The rather chaotic end of the day.  I did not employ command radius which would go a long way to prevent this spreading of forces. 
Rather fun game for a couple of free hours on a nice holiday afternoon.

Saturday, 12 October 2013

Marshal Grouchy and the boys

Finished the rest of the High French Command.   All are from the Perrys.

I did not concern myself with keeping the horses with a particular rider so these may be different from the Perry website.  The HQ stands are meant to be interchangable for any scenario or battle with a commander's name placed on the space to the rear of each stand.  One might note however that their "Jerome Napoleon" certainly bears a resemblence to his brother.
Here are a few other samples
I did do more of a job on poor ol' Marshal Grouchy. (for his modeling see: previous post )
  History tells us that he was eating strawberries, slowly following the Prussians rather than marching toward the aid of Napoleon.
One can hear General Gerard plead with his superior.  "Sir, march to the sound of the guns!"
"No, Gerard." says Grouchy, "The Emperor has given me his orders"
"Well then let me go!"
"And split my forces?! France will never forgive me." And more to himself...."and France may be right"
Marshal Grouchy ( pronounced grew-she ) having a woven basket covered by a patterned towel with a small white napkin draped over his right sleeve.

Sunday, 6 October 2013

More French in overcoats

I have found it interesting that only the French are often portrayed in the ubiquitous overcoat than all the other nations of the Napoleonic era in the usual course.  Certainly the Perrys in all their plastic boxes, and indeed all the other metal manufacturers, only the French are wearing their overcoats.  Almost half the Perry plastic figures and so I have a bunch of them. Rather than mix, I have whole units wearing them.
I finally finished the last of my French for the 100 Days Campaign/1814 France Campaign fought in the early months of that year.
I went with a subtle mix of overcoat shades. These are contrasted with the bright battalion company pompom colors.  Still have to have SOME colour for Napoleonics!
Plastics offer the advantage that you can add or subtract from the model. Note the absence of the backpack on one of the figures and the pack on the adjacent figure which is glued askew to give an nice variation to the look of the unit.  

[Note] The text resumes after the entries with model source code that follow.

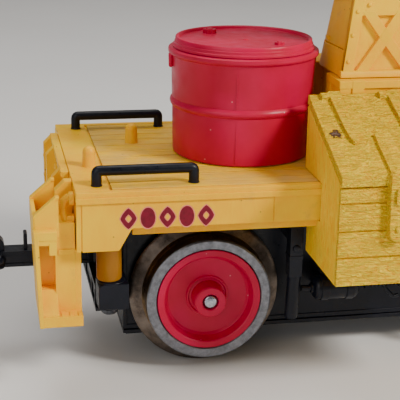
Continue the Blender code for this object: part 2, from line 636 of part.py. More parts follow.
def drive():
    """Motor, shaft with a worm over each axle, and circuit board inside the chassis."""
    part("motor_can", turned([(1.7, -18), (10.2, -18), (11.0, -16.5), (11.0, 16.5),
                              (10.2, 18), (1.7, 18)], "X", (0, 0, SHAFT_Z), 16),
         "plain_steel", smooth=True)
    axis = pivot("motor_pivot", (0, 0, SHAFT_Z))
    part("motor_shaft", rod("X", (0, 0, SHAFT_Z), SHAFT_RADIUS, -77, 77, 12), "plain_steel",
         origin=(0, 0, SHAFT_Z), parent=axis, smooth=True)
    for side, x in (("left", -AXLE_X), ("right", AXLE_X)):
        core = turned([(1.5, x - 6), (2.9, x - 6), (2.9, x + 6), (1.5, x + 6)], "X",
                      (0, 0, SHAFT_Z), 12)
        worm = part("worm_" + side, core, "brass", origin=(0, 0, SHAFT_Z), parent=axis)
        join(worm, worm_thread(x, 3, 12))
    part("circuit_board", block((24.0, 62.0), (-13.0, 13.0), (50.4, 52.0)), "green_board")


def wheelset(side, x):
    """An axle with its worm gear and two wheels with separate tyres."""
    origin = (x, 0, AXLE_Z)
    axis = pivot("wheelset_" + side + "_pivot", origin)
    end = HUB_FACE_Y - 0.4
    part("axle_" + side, rod("Y", origin, AXLE_RADIUS, -end, end, 16), "plain_steel",
         origin=origin, parent=axis, smooth=True)
    gear = part("worm_gear_" + side, worm_gear_blank(x), "white_plastic", origin=origin,
                parent=axis)
    cut(gear, rod("Y", origin, AXLE_RADIUS + 0.25, -10, 10, 16))
    for name, sign in (("near", -1), ("far", 1)):
        face = WHEEL_FACE_Y
        bore = AXLE_RADIUS + 0.25
        centre = [(CENTRE_RADIUS, face - 8.5), (CENTRE_RADIUS, face), (17.2, face),
                  (16.4, DISH_FLOOR_Y + 0.6), (15.4, DISH_FLOOR_Y), (7.0, DISH_FLOOR_Y),
                  (6.2, HUB_FACE_Y - 0.4), (5.8, HUB_FACE_Y), (bore, HUB_FACE_Y),
                  (bore, WHEEL_BACK_Y + 0.4), (8.0, WHEEL_BACK_Y + 0.4),
                  (9.0, DISH_FLOOR_Y - 2.0), (17.0, DISH_FLOOR_Y - 2.0)]
        part("wheel_centre_" + side + "_" + name,
             turned([(r, sign * h) for r, h in centre], "Y", origin, 24),
             "red_plastic", origin=origin, parent=axis, smooth=True)
        seat = CENTRE_RADIUS + 0.4
        tyre = [(seat, WHEEL_BACK_Y), (seat, face), (TREAD_RADIUS, face),
                (TREAD_RADIUS + 0.4, face - 8.4), (28.2, face - 10.1),
                (FLANGE_RADIUS, face - 10.6), (28.0, WHEEL_BACK_Y)]
        part("wheel_tyre_" + side + "_" + name,
             turned([(r, sign * h) for r, h in tyre], "Y", origin, 32),
             "wheel_steel", origin=origin, parent=axis, smooth=True)


def build():
    clear_scene()
    deck()
    for side, angle in (("left", 0), ("right", 180)):
        end_beam("end_beam_" + side, angle)
        corner_step("corner_step_" + side, angle)
        coupler("coupler_" + side, angle)
    for side, low, high in (("left", -110.0, -75.5), ("right", 75.5, 110.0)):
        for place, y in (("near", -41.0), ("far", 41.0)):
            handrail("handrail_" + side + "_" + place, low, high, y)
    for side, x in (("left", -DRUM_X), ("right", DRUM_X)):
        drum(side, x)
    for side, angle in (("near", 0), ("far", 180)):
        tool_box(side, angle)
        air_tank("air_tank_" + side, angle)
    tower()
    chassis()
    chassis_screws()
    drive()
    for side, x in (("left", -AXLE_X), ("right", AXLE_X)):
        wheelset(side, x)
        for place, y_sign in (("near", -1), ("far", 1)):
            brake_hanger("brake_hanger_" + side + "_" + place, -1 if x < 0 else 1, y_sign)


build()
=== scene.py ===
import math

import bmesh
import bpy
from mathutils import Matrix, Vector


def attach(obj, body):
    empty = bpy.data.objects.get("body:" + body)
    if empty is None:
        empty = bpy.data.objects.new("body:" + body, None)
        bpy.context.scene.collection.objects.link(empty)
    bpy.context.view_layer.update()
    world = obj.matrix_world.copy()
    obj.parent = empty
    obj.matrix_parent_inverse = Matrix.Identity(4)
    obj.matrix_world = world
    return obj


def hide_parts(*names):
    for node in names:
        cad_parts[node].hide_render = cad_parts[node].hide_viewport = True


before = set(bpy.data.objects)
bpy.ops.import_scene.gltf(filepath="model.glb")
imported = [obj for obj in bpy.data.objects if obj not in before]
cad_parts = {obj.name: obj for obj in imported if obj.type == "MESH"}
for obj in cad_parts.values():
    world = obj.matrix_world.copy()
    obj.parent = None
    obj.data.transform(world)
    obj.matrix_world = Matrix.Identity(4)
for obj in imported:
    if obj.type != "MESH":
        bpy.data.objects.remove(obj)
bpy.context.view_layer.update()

MM = 0.001
DECK = 78.5                     # height of the deck's top; lengths are in millimetres
AXLE_X, AXLE_Z = 67.0, 29.0
DRUM_X = 49.2
BOSS_X, BOSS_Y = 105.2, 35.0    # the deck's bosses and their screws
COUPLER_X = 104.0               # the pin that a coupler swings on
ENDS = (("left", 0), ("right", 180))    # each with its turn about the car's middle
SIDES = (("near", 0), ("far", 180))
SIGN = {"left": -1, "right": 1, "near": -1, "far": 1}


# ---- procedural finishes ----

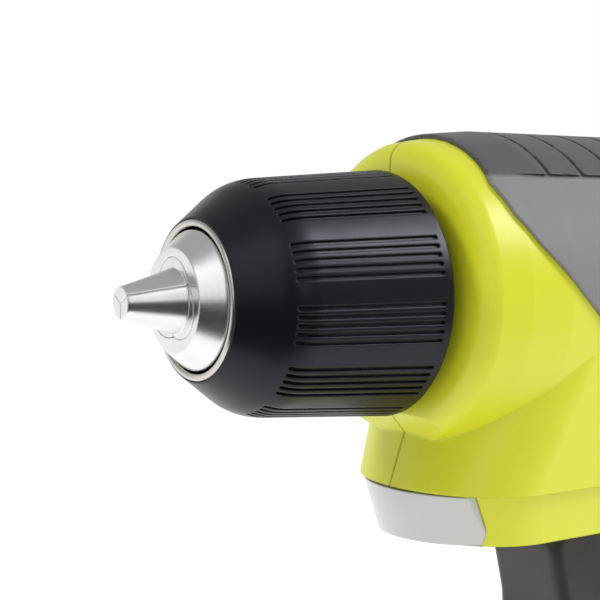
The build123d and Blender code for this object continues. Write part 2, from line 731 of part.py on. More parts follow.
def housing_screws():
    """Self-tapping screws that hold the two halves together, and the belt clip's screw."""
    with BuildPart() as screws:
        for y, z, reach in SCREW_POSTS:
            seat = -reach + SCREW_HEAD_DEPTH
            rod(sideways(y, z, seat - 2.2), SCREW_HEAD_R - 0.1, 2.18)
            rod(sideways(y, z, seat - 0.1), SCREW_R - 0.03, reach - 2)
            with BuildSketch(sideways(y, z, seat - 2.2)) as recess:
                RegularPolygon(1.3, 6)
            extrude(recess.sketch, amount=1.4, mode=Mode.SUBTRACT)
        rod(sideways(CLIP_Y, CLIP_Z, 39.55), 3.9, 2.2)
        rod(sideways(CLIP_Y, CLIP_Z, 30), 1.28, 9.6)
        fillet(screws.edges().group_by(Axis.X)[-1], 0.9)
        with BuildSketch(sideways(CLIP_Y, CLIP_Z, 41.75)) as recess:
            RegularPolygon(1.7, 6)
        extrude(recess.sketch, amount=-1.4, mode=Mode.SUBTRACT)
    save(screws, "housing_screws")


# ---------------------------------------------------------------- lamp
def lamp_seat(clearance):
    """Bow-fronted space that the lamp lens fills at the chin's lower front."""
    with BuildPart() as seat:
        loft([
            bow(CHIN_BREAK - 0.25 + clearance, CHIN_NOSE - 0.3 - clearance, 16.6 + clearance),
            bow(CHIN_FLOOR + 0.2 - clearance, CHIN_NOSE + 1.4 - clearance, 14.0 + clearance),
        ])
        half = 13 + clearance
        block((-half, half), (-65, RIM_Y + 43.6), (AXIS_Z - 45, AXIS_Z - 25), mode=Mode.INTERSECT)
    return seat.part


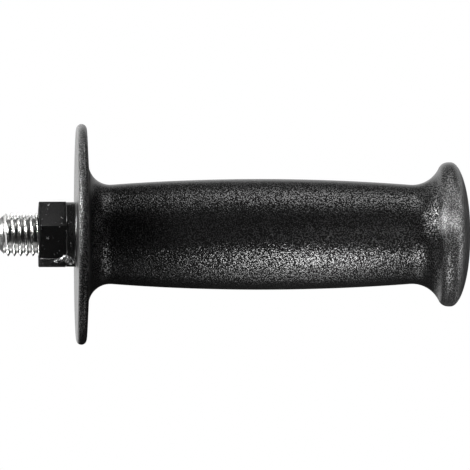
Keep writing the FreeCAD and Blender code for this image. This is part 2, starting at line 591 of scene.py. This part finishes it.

Continuing with the theme, some 'green stuff' bags were added to some of the figures (third from left)

The following element is specifically for the 1814 French campaign as Napoleon, desperate for more manpower sought to use the National Guard, and this element I created to portray these soldiers.
This "French National Guard" unit was made up of an Essex metal officer with a new Perry head, 2 Warlord Landwehr with British AWI caps(!), 2 Prussian jagers converted with green stuff to wear peasant blouses or overshirts (left front and middle rear) with French headdress. And finally, Perry overcoat figures with various headress including Victrix earlier bicornes.  All in all quite the mix and seemingly appropriate to the poorly supplied troops of the campaign.
A 'rear view' of the unit showing some of the conversion work as described above.